For the LCP Wild Card Playoffs, five teams qualified through winning their respective tournaments that served as qualifiers for the event – one each from the League of Legends Nusantara Cup (Indonesia), League of Legends Titans Cup (Malaysia and Singapore), Liga Republika (Philippines), Legends Ascend South Asia (South Asia), and the League of Legends Thailand Series (Thailand).

=== Qualified teams ===
If a domestic team that would be in the Promotion Tournament is an academy team of a current LCP team, they cannot participate. The spot then goes to the highest-ranked non-academy team from that league.
- Promotion Tournament

| League/Tournament | Team | Path |
| League of Legends Championship Pacific | Chiefs Esports Club | Guest teams |
MGN Vikings Esports
| League of Legends Japan League | QT DIG∞ | Season Champion |
| Pacific Championship Series | Deep Cross Gaming | Split 3 winner |
| Vietnam Championship Series | Saigon Dino | Season Champion |
| LCP Oceanic Promotion Qualifier | Saving OCE | Winner |
| LCP Wild Card Playoffs | Inferno Esports | Winner |

- LCP Wild Card Playoffs
Bold – indicates team that won the tournament.

| Region | Tournament | Team |
|---|---|---|
| Indonesia | League of Legends Nusantara Cup | Yang Dae Pal |
| Malaysia/Singapore | League of Legends Titans Cup | Faerie Charm |
| Philippines | Liga Republika | Inferno Esports |
| South Asia | Legends Ascend South Asia | S8UL Esports |
| Thailand | League of Legends Thailand Series | FULL SENSE |

=== Format ===
- LCP Wild Card Playoffs
The five teams competed in a single round-robin group stage in best-of-two series, with rankings being determined by a points system. Three teams will advanced to the playoffs; the top-ranked team received a bye and advance to the finals, with the second and third-ranked teams competing in the semifinals. The winner of the finals qualified for the LCP Promotion Tournament. All playoff matches were best-of-five series in a single-elimination bracket, and side selection was decided in a one-on-one match.

- Promotion Tournament
The seven teams will contest two guest spots, with each spot being determined differently. One slot is determined through the Free-For-All bracket, where five teams will compete in a single-elimination bracket, with all matches being contested in best-of-fives. Another slot is contested through the Regional Merit match, where two teams will compete in a single best-of-five series. The winner of the Free-For-All bracket and the winner of the Regional Merit match will qualify as guest teams for the 2026 LCP season.

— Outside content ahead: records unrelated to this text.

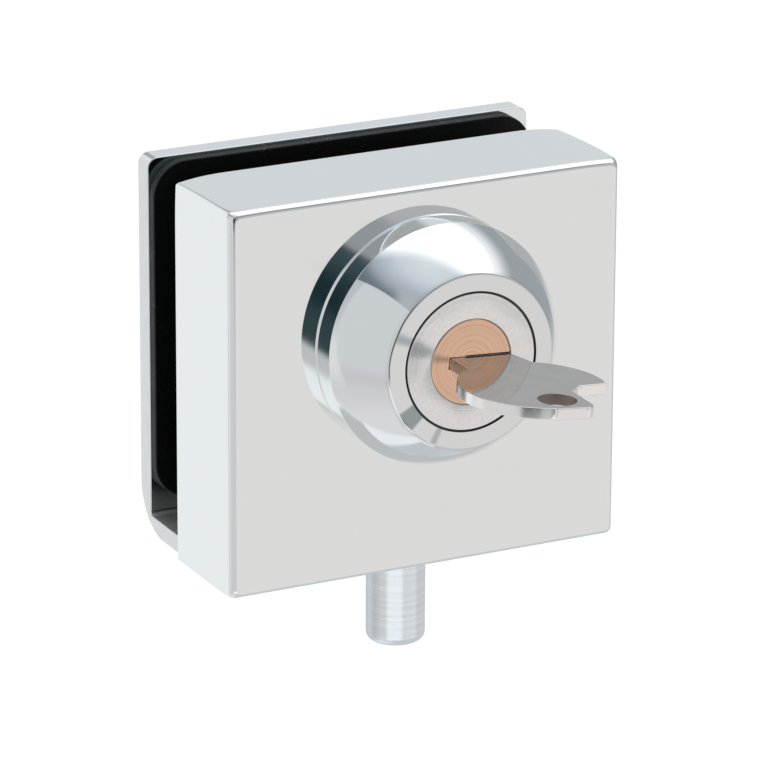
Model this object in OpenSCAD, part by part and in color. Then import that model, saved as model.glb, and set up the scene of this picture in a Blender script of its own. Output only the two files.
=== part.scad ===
// Cylinder lock that clamps on the edge of a glass door. A bent plate reaches round the glass, a thin
// polished cover hides the lock case, and turning the key lifts or drops a round bolt by rack and pinion.
// Origin: middle of the glass-side face of the front pad, at half the cover's height.
// +Y runs from the front pad through the glass to the rear leg, -Y is the key side, +Z is up.
// The bolt is shown thrown, with the key in.

/* [Cover] */
// Width of the cover
cover_w = 58.5; // [56:0.5:64]
// Height of the cover
cover_h = 54.5; // [54:0.5:60]
// Depth of the cover, front face to rear edge
cover_d = 17.4; // [17.2:0.1:19]
// Sheet thickness of the cover
cover_wall = 0.8; // [0.6:0.1:1]
// Rounding of the front edges
cover_front_r = 1; // [0.8:0.1:1.6]
// Rounding of the edges that run front to back
cover_side_r = 0.5; // [0.3:0.1:0.8]

/* [Glass clamp] */
// Clear gap for the glass between the two pads
glass_gap = 6; // [5:0.5:8]
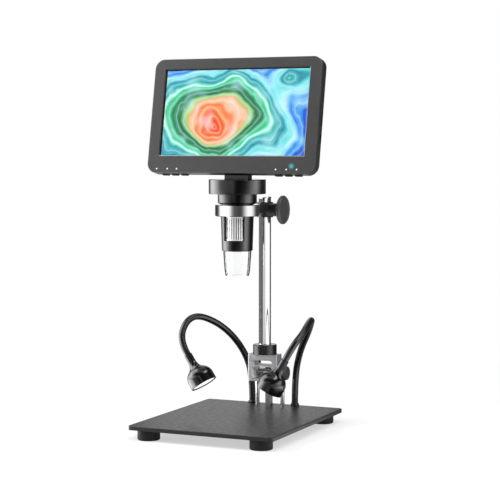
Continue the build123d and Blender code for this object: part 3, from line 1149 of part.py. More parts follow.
def fixed_neck(route):
    """Lower part of the neck; it ends in a ball where the neck bends."""
    points, radii = split_route(route)[0]
    return neck_tube(points, radii) + ball(points[-1], NECK_RADIUS)


def bending_neck(route):
    """Upper part of the neck, from the bend to the ball in the lamp's sleeve."""
    points, radii = split_route(route)[1]
    tube = neck_tube(points, radii) - ball(points[0], NECK_RADIUS + RUN_GAP)
    return tube + ball(points[-1], NECK_RADIUS)


def lamp_place(route, aim):
    """The lamp's own axes: origin at the end of the neck, z back along the sleeve."""
    return Plane(origin=route[-1], z_dir=-Vector(*aim)).location


def lamp_form(shrink):
    """Bell outline from sleeve to mouth, turned about its axis: a hollow flare, then a shoulder."""
    sleeve = LAMP_SLEEVE_RADIUS - shrink
    mouth = LAMP_MOUTH_DIAMETER / 2 - shrink
    start = -LAMP_SLEEVE_START
    top = -LAMP_SLEEVE_LENGTH
    end = -LAMP_LENGTH
    flare = LAMP_FLARE_RADIUS + shrink
    both = LAMP_FLARE_RADIUS + LAMP_SHOULDER_RADIUS
    across = mouth - sleeve - both
    along = math.sqrt(both ** 2 - across ** 2)
    share = flare / both
    turn = (sleeve + flare + across * share, 0, top - along * share)
    shoulder = (mouth, 0, top - along)
    curve = TangentArc((sleeve, 0, top), turn, tangent=(0, 0, -1))
    curve += TangentArc(shoulder, turn, tangent=(0, 0, 1))
    outline = curve + Polyline(shoulder, (mouth, 0, end), (0, 0, end), (0, 0, start), (sleeve, 0, start),
                               (sleeve, 0, top))
    return revolve(make_face(outline), Axis.Z)


def lamp_shell():
    """Bell-shaped lamp cover with its neck sleeve."""
    half = LAMP_MOUTH_DIAMETER
    inside = lamp_form(LAMP_WALL) - block((-half, half), (-half, half), (-LAMP_SLEEVE_LENGTH - LAMP_CROWN, 0))
    return lamp_form(0) - inside - ball((0, 0, 0), NECK_RADIUS + RUN_GAP)


def lamp_lens():
    """Round window with a slightly domed face, set back a little from the mouth."""
    radius = LAMP_WINDOW_RADIUS
    low, top = LAMP_WINDOW_LOW, LAMP_WINDOW_TOP
    peak = low - LAMP_LENS_BULGE
    sides = Polyline((0, 0, peak), (0, 0, top), (radius, 0, top), (radius, 0, low))
    return revolve(make_face(dome_arc(radius, low, peak) + sides), Axis.Z)


def lamp_board():
    """Round board on a skirt behind the window, with its light source in the middle."""
    low = LAMP_WINDOW_TOP + SEAT_GAP
    seat = LAMP_WINDOW_TOP + LAMP_BOARD_GAP
    top = seat + LAMP_BOARD_THICKNESS
    radius = LAMP_WINDOW_RADIUS - LAMP_BOARD_STEP
    inner = radius - LAMP_BOARD_SKIRT
    half = LAMP_LED_SIZE / 2
    board = turned([(0, seat), (inner, seat), (inner, low), (radius, low), (radius, top), (0, top)])
    return board + block((-half, half), (-half, half), (seat - LAMP_LED_HEIGHT, seat))


# ---------------------------------------------------------------- nodes

def all_nodes():
    nodes = {
        "base_plate": base_plate(),
        "rubber_feet": rubber_feet(),
        "base_screws": base_screws(),
        "guide_rods": guide_rods(),
        "rod_caps": rod_caps(),
        "rack_bar": rack_bar(),
        "lamp_sockets": lamp_sockets(),
        "focus_bracket": focus_bracket(),
        "guide_bushes": guide_bushes(),
        "column": column(),
        "column_nut": column_nut(),
        "column_cap": column_cap(),
        "pinion_shaft": pinion_shaft(),
        "pinion": pinion(),
        "focus_knob": focus_knob(),
        "clamp_liner": clamp_liner(),
        "support_arm": support_arm(),
        "arm_ring": arm_ring(),
        "arm_screw": arm_screw(),
        "lock_screw": lock_screw(),
        "lock_knob": lock_knob(),
        "barrel_housing": barrel_housing(),
        "neck_ring": neck_ring(),
        "collar": collar(),
        "neck_block": neck_block(),
        "hinge_pin": hinge_pin(),
        "clear_cone": clear_cone(),
        "led_board": led_board(),
        "cone_leds": cone_leds(),
        "lens_guide": lens_guide(),
        "sensor_board": sensor_board(),
        "focus_wheel": focus_wheel(),
        "lens_barrel": lens_barrel(),
        "objective_lens": objective_lens(),
        "front_bezel": front_bezel(),
        "rear_cover": rear_cover(),
        "cover_glass": cover_glass(),
        "lcd_panel": lcd_panel(),
        "main_board": main_board(),
        "battery": battery(),
        "status_led": status_led(),
        "case_screws": case_screws(),
        "side_sockets": side_sockets(),
    }
    for number, x in enumerate(BUTTON_CENTRES, start=1):
        nodes[f"button_{number}"] = button(x)
    for side, x, bends, aim in (("left", LEFT_NECK_X, LEFT_BENDS, LEFT_LAMP_AIM),
                                ("right", RIGHT_NECK_X, RIGHT_BENDS, RIGHT_LAMP_AIM)):
        route = neck_route(x, bends)
        place = lamp_place(route, aim)
        nodes[f"gooseneck_lower_{side}"] = fixed_neck(route)
        nodes[f"gooseneck_upper_{side}"] = bending_neck(route)
        nodes[f"lamp_shell_{side}"] = place * lamp_shell()
        nodes[f"lamp_board_{side}"] = place * lamp_board()
        nodes[f"lamp_lens_{side}"] = place * lamp_lens()
    return nodes


def main():
    os.makedirs("parts", exist_ok=True)
    for name, shape in all_nodes().items():
        pieces = shape if isinstance(shape, list) else [shape]
        solids = [solid for piece in pieces for solid in piece.solids()]
        export_step(Compound(children=solids), f"parts/{name}.step")


main()
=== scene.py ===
"""The looks of a digital microscope on a stand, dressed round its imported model.

Lengths are in metres, in the model's own frame: x right, y back, z up, with the origin on
the top face of the base plate, on the optical axis. Sizes given with MM are millimetres.
"""

import json
import math

import bmesh
import bpy
from mathutils import Matrix, Vector

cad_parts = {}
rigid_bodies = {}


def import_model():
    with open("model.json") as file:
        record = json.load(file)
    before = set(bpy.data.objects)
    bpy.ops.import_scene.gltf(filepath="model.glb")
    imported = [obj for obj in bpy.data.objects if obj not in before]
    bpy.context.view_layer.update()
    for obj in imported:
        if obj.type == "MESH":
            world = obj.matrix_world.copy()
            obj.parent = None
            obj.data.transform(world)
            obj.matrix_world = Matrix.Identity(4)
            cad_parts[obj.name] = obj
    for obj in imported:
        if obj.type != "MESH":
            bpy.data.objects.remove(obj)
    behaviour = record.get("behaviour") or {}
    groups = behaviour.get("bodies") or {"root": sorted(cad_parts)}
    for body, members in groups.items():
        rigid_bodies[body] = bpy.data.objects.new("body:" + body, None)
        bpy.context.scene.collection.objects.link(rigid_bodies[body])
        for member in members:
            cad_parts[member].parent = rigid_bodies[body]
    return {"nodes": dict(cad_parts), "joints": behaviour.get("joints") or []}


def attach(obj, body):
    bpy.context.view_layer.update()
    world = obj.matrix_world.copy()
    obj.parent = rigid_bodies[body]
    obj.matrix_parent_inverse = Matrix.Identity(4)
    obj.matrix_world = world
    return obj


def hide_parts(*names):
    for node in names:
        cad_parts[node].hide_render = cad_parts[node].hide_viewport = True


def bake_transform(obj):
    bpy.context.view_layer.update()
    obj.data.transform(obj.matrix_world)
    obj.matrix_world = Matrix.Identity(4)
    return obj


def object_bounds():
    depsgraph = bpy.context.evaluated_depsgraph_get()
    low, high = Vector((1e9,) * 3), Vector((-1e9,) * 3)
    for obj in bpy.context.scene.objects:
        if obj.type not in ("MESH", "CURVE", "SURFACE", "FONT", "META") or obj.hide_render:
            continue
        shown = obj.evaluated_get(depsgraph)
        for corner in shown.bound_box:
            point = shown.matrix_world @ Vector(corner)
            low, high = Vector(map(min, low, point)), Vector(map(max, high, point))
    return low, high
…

Teams that contested in the Free-For-All bracket cannot contest in Regional Merit.

=== LCP Wild Card Playoffs ===
==== Group stage ====

| Pos | Team | Pld | W | D | L | Pts | Qualification |  | IE | FS | FRC | YDP | S8UL |
| 1 | Inferno Esports | 4 | 3 | 1 | 0 | 7 | Finals |  | — | 1–1 | 2–0 | 2–0 | 2–0 |
| 2 | FULL SENSE | 4 | 2 | 2 | 0 | 6 | Semifinals |  | 1–1 | — | 1–1 | 2–0 | 2–0 |
| 3 | Faerie Charm | 4 | 1 | 2 | 1 | 4 |  | 0–2 | 1–1 | — | 1–1 | 2–0 |
| 4 | Yang Dae Pal | 4 | 0 | 2 | 2 | 2 | Eliminated |  | 0–2 | 0–2 | 1–1 | — | 1–1 |
| 5 | S8UL Esports | 4 | 0 | 1 | 3 | 1 |  | 0–2 | 0–2 | 0–2 | 1–1 | — |

=== Promotion Tournament ===
A draw for both the free-for-all bracket and regional merit match was conducted on 21 September 2025 before the LCP Season Finals. All matches will be held at the LCP Arena in Taipei, Taiwan.